E' sorprendente scoprire che i programmi proposti dai candidati che corrono per coalizioni e partiti divisi da aspre polemiche sono sostanzialmente simili.
La sorpresa si stempera quando si riflette sul fatto che le problematiche affrontate dai programmi sono la somma di aspettative che si sono accumulate nel corso degli ultimi cinquant'anni.
Hanno quindi riferimenti essenzialmente pratici e concreti le richieste che i diversi candidati propongono per l'approvazione all'elettorato ed ogni ricerca di differenziazione su base ideologica non trova adeguata corrispondenza.
Sembrerebbe razionale quindi chiedersi perché ci sia tanta acrimonia fra i diversi schieramenti che ricercano il voto degli Italiani all'estero quando gli obiettivi concreti perseguiti appaiono in gran parte comuni e non si ricerchi invece l'unità della rappresentanza.
Sembrerebbe razionale, appunto.
Il problema di fondo è che questa campagna elettorale, di cui anche il voto degli Italiani all'estero è l'obiettivo, non è razionale, essa non solletica l'intelligenza, non incoraggia la voglia di partecipare, di suggerire, di farsi coinvolgere, di scegliere con fiducia il candidato ritenuto più onesto, capace, volonteroso, preparato.
Essa è stata trasformata dalla sinistra, anche nelle circoscrizioni estero, in un plebiscito pro o contro il governo in carica, o meglio pro o contro l'attuale Presidente del Consiglio, nell'illusoria presunzione che cambiandolo tutti i problemi troveranno una soluzione.
In questa violenta contrapposizione, soprattutto verbale e personale, le preoccupazioni degli Italiani all'estero, appaiono sfuocate e lontane: i consolati non funzioneranno meglio, il mondo non comincerà a parlare italiano, i pensionati non navigheranno improvvisamente nell'oro qualunque coalizione riporti il successo.
Nessuna speranza quindi di portare a soluzione i problemi?
La speranza c'è e può diventare certezza se alla base della scelta degli elettori non ci sarà l'acquiescenza verso la demagogia della coalizione della sinistra, apparentemente unita, divisa invece nella sostanza su quasi tutti i problemi, capace di proporre libri dei sogni e non programmi, ma una scelta responsabile e meditata basata non sulla tessera di appartenenza del candidato, ma sulla sua capacità di operare, la determinazione, la volontà, lo spirito di servizio verso le comunità.
Fra i molti problemi che devono trovare, dopo anni di attesa, il doveroso avvio verso una soluzione ve ne sono alcuni che non richiedono grandi risorse, ma solo volontà e sono indicativi di uno stato d'animo verso i connazionali all'estero.
Pochi sanno, ad esempio, che i connazionali residenti in Paesi che non fanno parte della Unione europea hanno diritto all'assistenza sanitaria per un periodo massimo di 90 giorni all'anno nel corso delle loro visite in Italia, trascorsi i quali dovranno far fronte personalmente ad ogni ulteriore spesa.
Risulta difficile pensare che ci siano frotte di connazionali che dai vari Paesi del mondo non aspettano altro che venire a farsi ricoverare nel nostro Paese.
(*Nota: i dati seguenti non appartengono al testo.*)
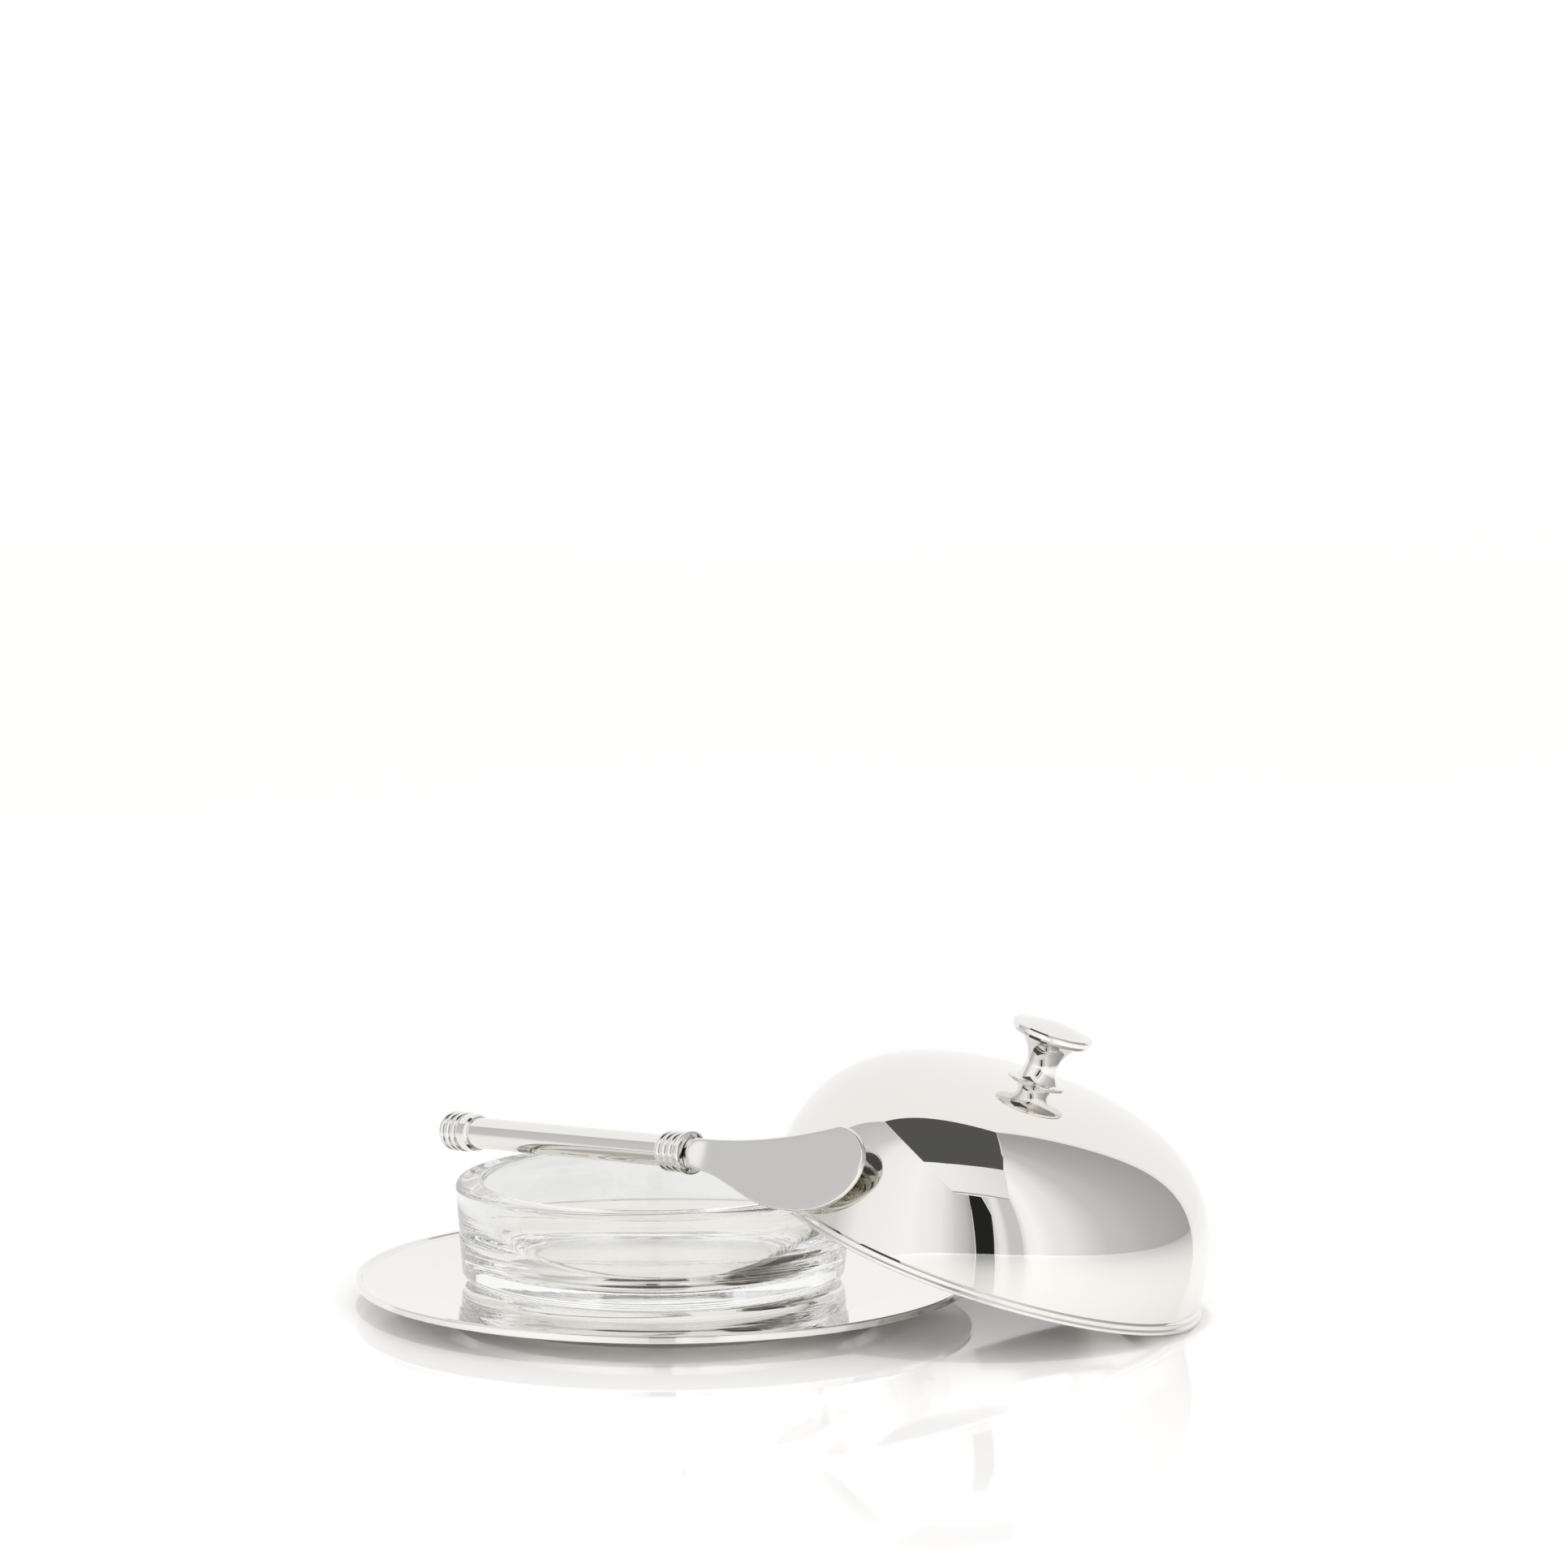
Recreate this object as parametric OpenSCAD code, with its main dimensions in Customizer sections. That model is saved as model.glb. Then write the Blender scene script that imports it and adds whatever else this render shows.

E' presumibile quindi ritenere che l'abrogazione di questa norma non costituirebbe un aggravio di spesa eccessivamente oneroso per le casse dello Stato, ma sarebbe una indicazione di tendenza ed un segnale di attenzione nei confronti dei connazionali residenti all'estero.
Candidato alla elezione alla Camera dei Deputati mi pare logico prospettare l'abolizione di ogni limitazione temporale al diritto dell'assistenza sanitaria, un diritto primario del cittadino, al fine di eliminare una odiosa discriminazione fra italiani, già proposta con un ordine del giorno nel Consiglio Generale degli Italiani all'estero ma respinta dalla maggioranza di sinistra del Consiglio stesso nella sessione invernale del 2005 ed approvata finalmente con qualche esitazione in quella successiva, nella convinzione che i diritti si acquisiscono anche iniziando con piccoli passi, indicativi tuttavia di un mutamento di atteggiamento verso una comunità, i connazionali all'estero, rimasta per troppo tempo senza voce.
Per farlo è sufficiente la volontà di chi li rappresenta e non la tessera e l'appartenenza ad un partito.